S'agissant d'Israël et de la Palestine, même si l'espace pour un accord se restreint, il me paraît important qu'il reste un espoir car le désespoir peut conduire à l'extrémisme et au pire. C'est là où la France et l'Europe ont un rôle à jouer, surtout depuis que l'administration américaine a, encore plus que par le passé, marqué une totale partialité dans ce conflit en décidant le transfert de son ambassade à Jérusalem, suivi d'ailleurs par le Président Bolsonaro. C'est déplorable et l'Union européenne doit maintenir une position ferme. À l'égard de cette situation de blocage, Benjamin Netanyahu, qui a été treize ans au pouvoir en tout, porte une grande responsabilité mais il n'est pas le seul. Il y a eu d'autres gouvernements, y compris travaillistes, qui n'ont pas réussi à renverser cette orientation. Il serait aventureux de parier sur les évolutions de la politique intérieure israélienne mais c'est un sujet important et le Parlement français à un rôle très important à jouer vis-à-vis de la Knesset.
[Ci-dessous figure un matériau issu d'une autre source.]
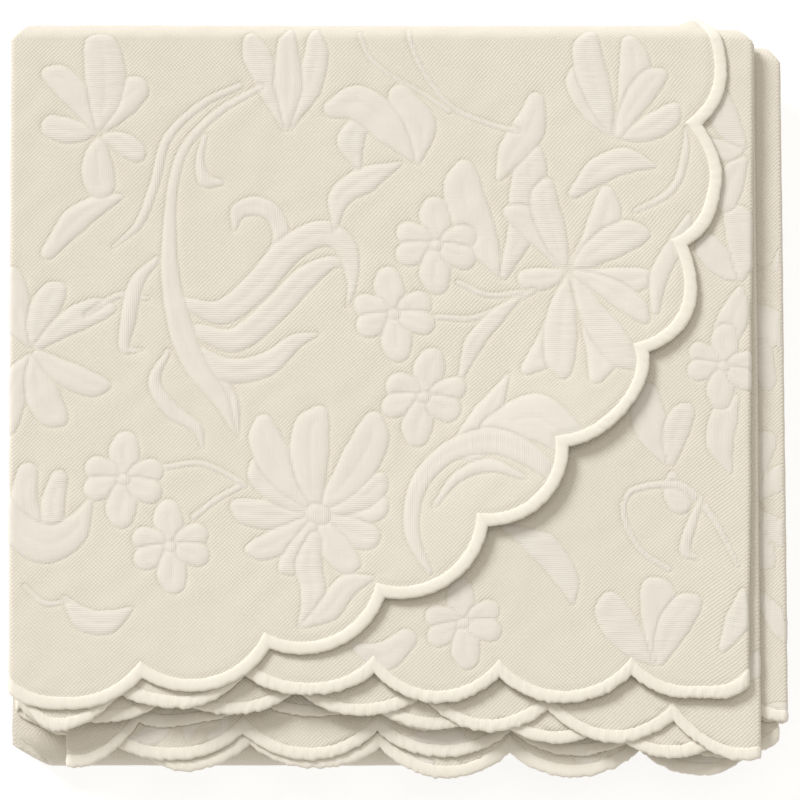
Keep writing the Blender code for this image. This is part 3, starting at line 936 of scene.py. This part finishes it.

Vous avez aussi évoqué la Chine, qui aspire au statut de grande puissance et s'affirme de plus en plus sur la scène internationale. Sa politique étrangère assurée, voire agressive en Mer de Chine, inquiète les pays voisins, mais aussi la France, qui est attachée à la liberté de navigation et à la préservation de ses intérêts en Asie et dans l'Océan indien. Ces sujets doivent être évoqués avec la Chine.
Par ailleurs, l'implantation de la Chine à Djibouti, ses ambitions en Afrique sans prise en compte des contraintes que nous nous imposons en matière de lutte contre la corruption, de bonne gouvernance, de respect des règles de l'OCDE, c'est-à-dire des principes destinés à éviter l'accaparement des richesses par certains au détriment du peuple, constituent un problème pour un pays qui aspire à jouer un rôle de premier plan dans le monde.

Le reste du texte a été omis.